- **Listed entries**:
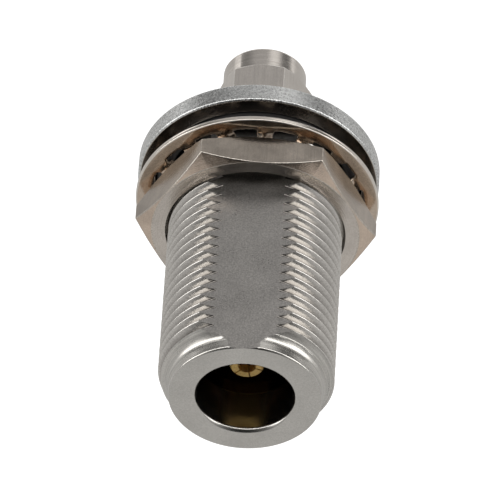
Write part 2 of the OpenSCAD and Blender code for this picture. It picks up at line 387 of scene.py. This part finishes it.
# painted shade and reflection: the seating face is the flange's nickel, made near black for the washer's
# dark underside mirrored in it
seat_shaded_metal = metal("flange_seat_painted_shade", (0.16, 0.15, 0.14), 0.25, rings=0.2)
# painted shade: the bore is nickel, made dark for the shade inside it, with a brown tint as a painted
# reflection of the gold contact
bore_shaded_metal = metal("shell_bore_painted_shade", (0.16, 0.11, 0.08), 0.16)
# painted shade: the nut's flats are darker than its face and chamfers, though all are one plating
nut_flat_shaded = metal(
    "nut_flat_shaded", (0.46, 0.41, 0.36), 0.2, grain=0.4, drawn=0.35, drawn_mm=0.14, speckle=0.08,
    streaks=0.05, vary=0.25
)
nut_face = metal(
    "nut_face", (0.66, 0.61, 0.56), 0.2, grain=0.4, rings=0.4, speckle=0.1, streaks=0.05, vary=0.12
)
nut_chamfer = metal(
    "nut_chamfer", (0.7, 0.58, 0.48), 0.2, grain=0.4, rings=0.3, speckle=0.1, streaks=0.05, vary=0.15
)
# painted highlight: the nut's rounded edges take a lighter tone than its flats
nut_edge_highlight = metal("nut_edge_highlight", (0.62, 0.57, 0.51), 0.2, grain=0.5, speckle=0.3)
coupling_flat = metal(
    "coupling_flat", (0.68, 0.64, 0.6), 0.2, grain=0.4, drawn=0.4, drawn_mm=0.14, speckle=0.08, streaks=0.06
)
coupling_turned = metal(
    "coupling_turned", (0.68, 0.64, 0.6), 0.22, grain=0.3, rings=0.7, rings_mm=0.14, streaks=0.1
)
# painted highlight: the hexagon's rounded edges take a lighter, glossier tone than its flats
coupling_edge_highlight = metal("coupling_edge_highlight", (0.8, 0.77, 0.73), 0.16, grain=0.3, speckle=0.15)
washer_metal = metal("washer_bronze", (0.62, 0.525, 0.435), 0.18, grain=0.25, grain_mm=0.2, speckle=0.08)
# painted highlight: the rim takes a lighter, paler tone than the washer's sheet
washer_rim_highlight = metal("washer_rim_highlight", (0.8, 0.75, 0.69), 0.18, grain=0.3, speckle=0.1)
plug_metal = metal("plug_nickel", (0.64, 0.61, 0.56), 0.2, rings=0.3)
ring_metal = metal("ring_bronze", (0.6, 0.5, 0.38), 0.26, grain=0.3)
gold = metal("gilt", (1.0, 0.7, 0.3), 0.6, grain=0.6, speckle=0.15)
ptfe = plastic("ptfe", (0.83, 0.82, 0.78), 0.45, clear=0.3)
rubber = plastic("seal_rubber", (0.02, 0.02, 0.021), 0.55)
silicone = plastic("gasket_silicone", (0.42, 0.09, 0.04), 0.5, clear=0.1)


# ------------------------------------------------------------------- shell
ROUND = 144                       # columns round a turned piece


def evenly(count):
    return np.arange(count) * 2 * pi / count


def barrel_radius(angle, z):
    """The thread, faded out behind the nut and cut by the cone in front."""
    radius = v_thread(angle, z, PITCH, THREAD_PHASE, ROOT_R, CREST_R)
    fade = smooth((z - RUN_OUT[0]) / (RUN_OUT[1] - RUN_OUT[0]))
    radius = CREST_R + (radius - CREST_R) * fade
    return np.minimum(radius, NOSE_R + NOSE_BACK - z)


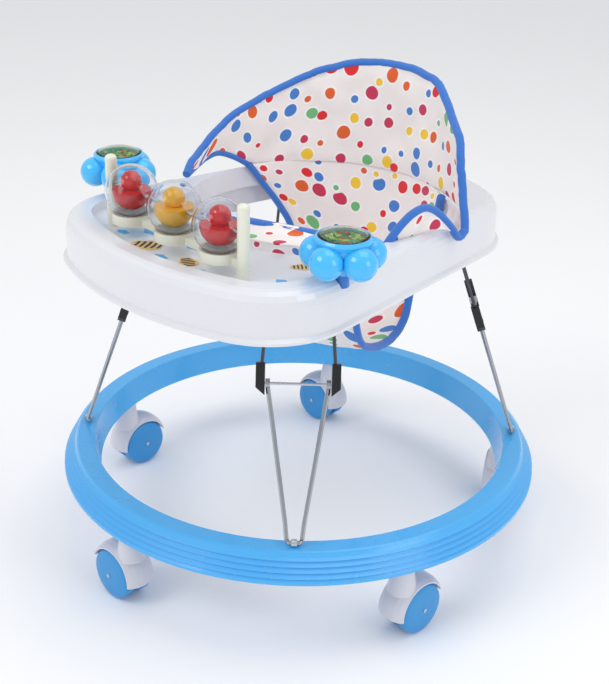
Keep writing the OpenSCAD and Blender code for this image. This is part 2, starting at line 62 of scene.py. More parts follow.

- **Brief**: Print the material once more, exactly.

- **Output for this task**:
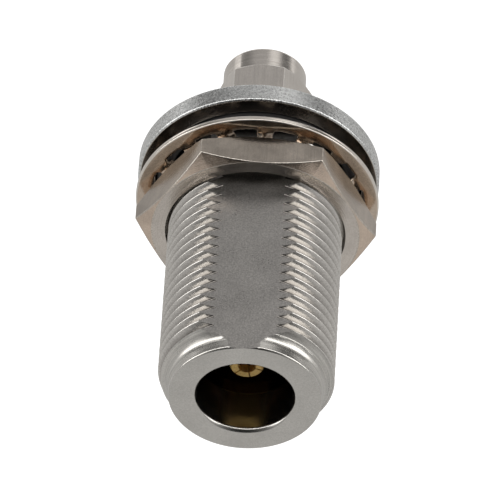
Write part 2 of the OpenSCAD and Blender code for this picture. It picks up at line 387 of scene.py. This part finishes it.
# painted shade and reflection: the seating face is the flange's nickel, made near black for the washer's
# dark underside mirrored in it
seat_shaded_metal = metal("flange_seat_painted_shade", (0.16, 0.15, 0.14), 0.25, rings=0.2)
# painted shade: the bore is nickel, made dark for the shade inside it, with a brown tint as a painted
# reflection of the gold contact
bore_shaded_metal = metal("shell_bore_painted_shade", (0.16, 0.11, 0.08), 0.16)
# painted shade: the nut's flats are darker than its face and chamfers, though all are one plating
nut_flat_shaded = metal(
    "nut_flat_shaded", (0.46, 0.41, 0.36), 0.2, grain=0.4, drawn=0.35, drawn_mm=0.14, speckle=0.08,
    streaks=0.05, vary=0.25
)
nut_face = metal(
    "nut_face", (0.66, 0.61, 0.56), 0.2, grain=0.4, rings=0.4, speckle=0.1, streaks=0.05, vary=0.12
)
nut_chamfer = metal(
    "nut_chamfer", (0.7, 0.58, 0.48), 0.2, grain=0.4, rings=0.3, speckle=0.1, streaks=0.05, vary=0.15
)
# painted highlight: the nut's rounded edges take a lighter tone than its flats
nut_edge_highlight = metal("nut_edge_highlight", (0.62, 0.57, 0.51), 0.2, grain=0.5, speckle=0.3)
coupling_flat = metal(
    "coupling_flat", (0.68, 0.64, 0.6), 0.2, grain=0.4, drawn=0.4, drawn_mm=0.14, speckle=0.08, streaks=0.06
)
coupling_turned = metal(
    "coupling_turned", (0.68, 0.64, 0.6), 0.22, grain=0.3, rings=0.7, rings_mm=0.14, streaks=0.1
)
# painted highlight: the hexagon's rounded edges take a lighter, glossier tone than its flats
coupling_edge_highlight = metal("coupling_edge_highlight", (0.8, 0.77, 0.73), 0.16, grain=0.3, speckle=0.15)
washer_metal = metal("washer_bronze", (0.62, 0.525, 0.435), 0.18, grain=0.25, grain_mm=0.2, speckle=0.08)
# painted highlight: the rim takes a lighter, paler tone than the washer's sheet
washer_rim_highlight = metal("washer_rim_highlight", (0.8, 0.75, 0.69), 0.18, grain=0.3, speckle=0.1)
plug_metal = metal("plug_nickel", (0.64, 0.61, 0.56), 0.2, rings=0.3)
ring_metal = metal("ring_bronze", (0.6, 0.5, 0.38), 0.26, grain=0.3)
gold = metal("gilt", (1.0, 0.7, 0.3), 0.6, grain=0.6, speckle=0.15)
ptfe = plastic("ptfe", (0.83, 0.82, 0.78), 0.45, clear=0.3)
rubber = plastic("seal_rubber", (0.02, 0.02, 0.021), 0.55)
silicone = plastic("gasket_silicone", (0.42, 0.09, 0.04), 0.5, clear=0.1)


# ------------------------------------------------------------------- shell
ROUND = 144                       # columns round a turned piece


def evenly(count):
    return np.arange(count) * 2 * pi / count


def barrel_radius(angle, z):
    """The thread, faded out behind the nut and cut by the cone in front."""
    radius = v_thread(angle, z, PITCH, THREAD_PHASE, ROOT_R, CREST_R)
    fade = smooth((z - RUN_OUT[0]) / (RUN_OUT[1] - RUN_OUT[0]))
    radius = CREST_R + (radius - CREST_R) * fade
    return np.minimum(radius, NOSE_R + NOSE_BACK - z)


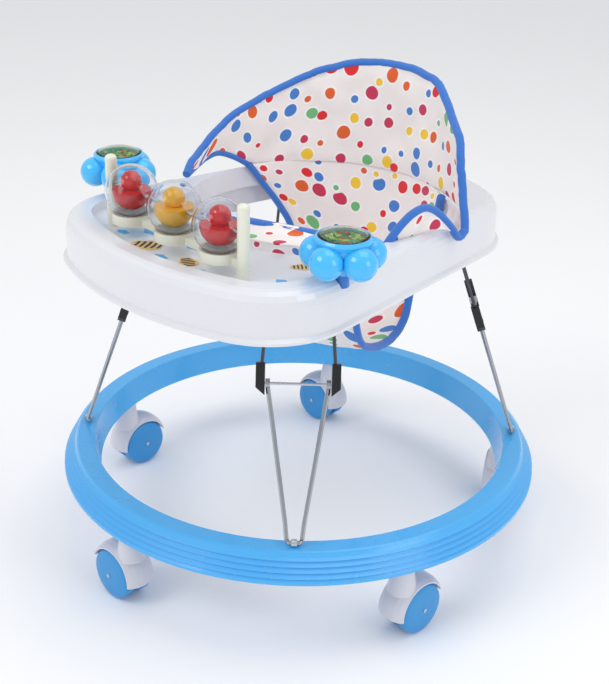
Keep writing the OpenSCAD and Blender code for this image. This is part 2, starting at line 62 of scene.py. More parts follow.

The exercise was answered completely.